By this time next week, Election 2010 will be over. The votes will have been tallied and the winners determined. We will know which party will be in charge in the House and Senate.

Soon thereafter, the old Congress will return for the “lame duck” session and focus on legislation to fund the government for FY 11. Toward the end of November, a high-level, bipartisan commission, including elected officials, will report its findings on how to significantly reduce the federal deficit.

Campaign rhetoric in previous election cycles has largely failed to bring about budget discipline. There have been a number of bipartisan budget commissions whose recommendations never advanced. Congress has never been able to break “the iron triangle of deficit reduction.” Republicans don’t want new taxes, making it hard to generate more revenue.  Democrats don’t want to change entitlement programs, making it hard to significantly decrease expenditures. Everyone’s favorite punching bag, discretionary spending, isn’t large enough or growing fast enough to produce meaningful deficit reduction.

Despite these past failures, most pundits believe this time is different and Congress and the President will act to reduce the federal budget deficit.   

The best case for FDA (and not the most likely) is that Congress quickly accepts that both taxes and entitlements must be adjusted. Perhaps the bipartisan commission will give them a blueprint that makes it easier. As a result, pressure on discretionary spending eases a little bit. Agencies with the strongest cases, such as FDA, can then continue to grow to fulfill their missions and serve the American people.

The first sign of progress in this direction would be for the lame-duck Congress to adopt an omnibus appropriations bill that covers the remainder of FY 11 (through September 30, 2010). It is our understanding that House and Senate appropriations staff have negotiated such a bill … and  that the aggregate cost would be $20 billion less than the President requested. In this scenario, FDA might receive the $155 million increase in the President’s request and possibly the additional monies that were in the House subcommittee bill.

The worst case for FDA is that Congress finds no political will or consensus on taxes and entitlements. To show they understood the message from voters, Congress might then feel the need to adopt  “across the board cuts” of 10% or more.  Some have proposed rolling back the federal budget to FY 08 levels. This would constitute a 25% cut for FDA, taking it from a $2.4 billion agency to a $1.8 billion agency.

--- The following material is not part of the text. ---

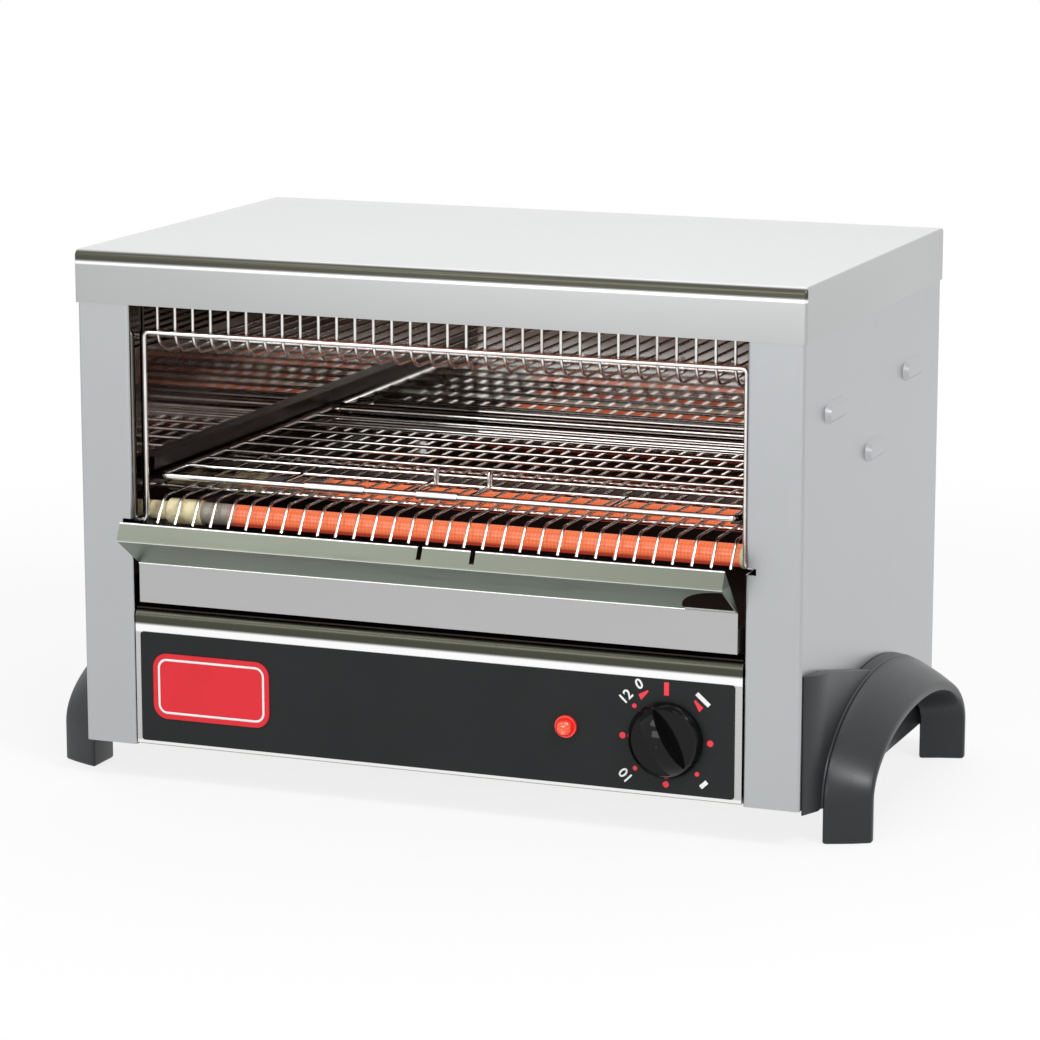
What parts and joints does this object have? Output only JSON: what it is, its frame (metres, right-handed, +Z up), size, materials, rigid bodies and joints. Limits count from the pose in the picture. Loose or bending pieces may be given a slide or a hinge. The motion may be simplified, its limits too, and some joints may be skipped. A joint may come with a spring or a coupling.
{
  "type": "quartz bar toaster",
  "caption": "Open-front countertop bar toaster: folded steel body, quartz heating tubes behind wire guards, sliding wire rack and crumb tray, timer knob, side arch feet.",
  "frame": {"origin": "centre of the bounding box in plan, at the level the feet stand on", "axes": "+X to the right seen from the front, +Y from the open front to the back panel, +Z up"},
  "size_m": [0.516, 0.315, 0.3225],
  "materials": {
    "brushed_sheet": "satin",
    "cover_sheet": "satin",
    "polished_sheet": "polished",
    "inner_sheet": "satin",
    "rail_sheet": "heat-darkened",
    "label_black": "satin",
    "badge_red": "gloss",
    "lamp_red": "clear, lit",
    "lamp_barrel": "moulded",
    "knob_black": "gloss",
    "steel_small": "plated",
    "timer_housing": "zinc",
    "foot_plastic": "satin",
    "quartz_glass": "clear quartz",
    "coil_hot": "glowing",
    "ceramic_cream": "bare ceramic",
    "wire_bright": "plated wire",
    "bushing_black": "moulded",
    "terminal_white": "moulded"
  },
  "bodies": {
    "body": {"back_panel": "brushed_sheet", "back_screws": "steel_small", "badge_plate": "badge_red", "base_plate": "brushed_sheet", "cable_bushing": "bushing_black", "ceiling_reflector": "polished_sheet", "control_fascia": "brushed_sheet", "control_label": "label_black", "foot_screws": "steel_small", "front_frame_wire": "wire_bright", "heat_shield": "inner_sheet", "left_foot": "foot_plastic", "left_liner": "polished_sheet", "left_rack_rail": "rail_sheet", "left_side_panel": "brushed_sheet", "lower_ceramic_caps": "ceramic_cream", "lower_coil_front": "coil_hot", "lower_coil_rear": "coil_hot", "lower_guard": "wire_bright", "lower_terminal_studs": "steel_small", "lower_tube_front": "quartz_glass", "lower_tube_rear": "quartz_glass", "pilot_lamp_body": "lamp_barrel", "pilot_lamp_lens": "lamp_red", "rear_reflector": "polished_sheet", "right_foot": "foot_plastic", "right_liner": "polished_sheet", "right_rack_rail": "rail_sheet", "right_side_panel": "brushed_sheet", "terminal_block": "terminal_white", "timer_case": "timer_housing", "timer_nut": "steel_small", "top_cover": "cover_sheet", "tray_runners": "inner_sheet", "upper_ceramic_caps": "ceramic_cream", "upper_coil_front": "coil_hot", "upper_coil_rear": "coil_hot", "upper_guard": "wire_bright", "upper_terminal_studs": "steel_small", "upper_tube_front": "quartz_glass", "upper_tube_rear": "quartz_glass"},
    "rack": {"toast_rack": "wire_bright", "rack_sleeves": "wire_bright"},
    "tray": {"crumb_tray": "brushed_sheet"},
    "knob": {"timer_knob": "knob_black", "timer_shaft": "steel_small"}
  },
  "joints": [
    {"name": "rack_slide", "type": "slide", "parent": "body", "child": "rack", "axis": [0, -1, 0], "range_m": [0, 0.17]},
    {"name": "tray_slide", "type": "slide", "parent": "body", "child": "tray", "axis": [0, -1, 0], "range_m": [0, 0.19]},
    {"name": "timer_turn", "type": "hinge", "parent": "body", "child": "knob", "pos_m": [0.1457, -0.1285, 0.0592], "axis": [0, 1, 0], "range_deg": [0, 320]}
  ]
}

There will continue to be a lot of rhetoric about serious cuts in discretionary program. The first sign that Congress it actually taking this approach will be the funding decisions in the next Continuing Resolution, which must be passed by December 3. Even under this worst case, it is possible that FDA’s needs will be recognized and the agency will be an exception to the budget cutting.

What will really happen? Nobody knows, including the President and House and Senate leadership. Most likely, it will be somewhere in-between these two extreme cases.

In all scenarios, our strong advocacy will be needed to make the case  for FDA, its mission and the value of its efforts to protect and advance the public health. The Alliance will be there—with your support.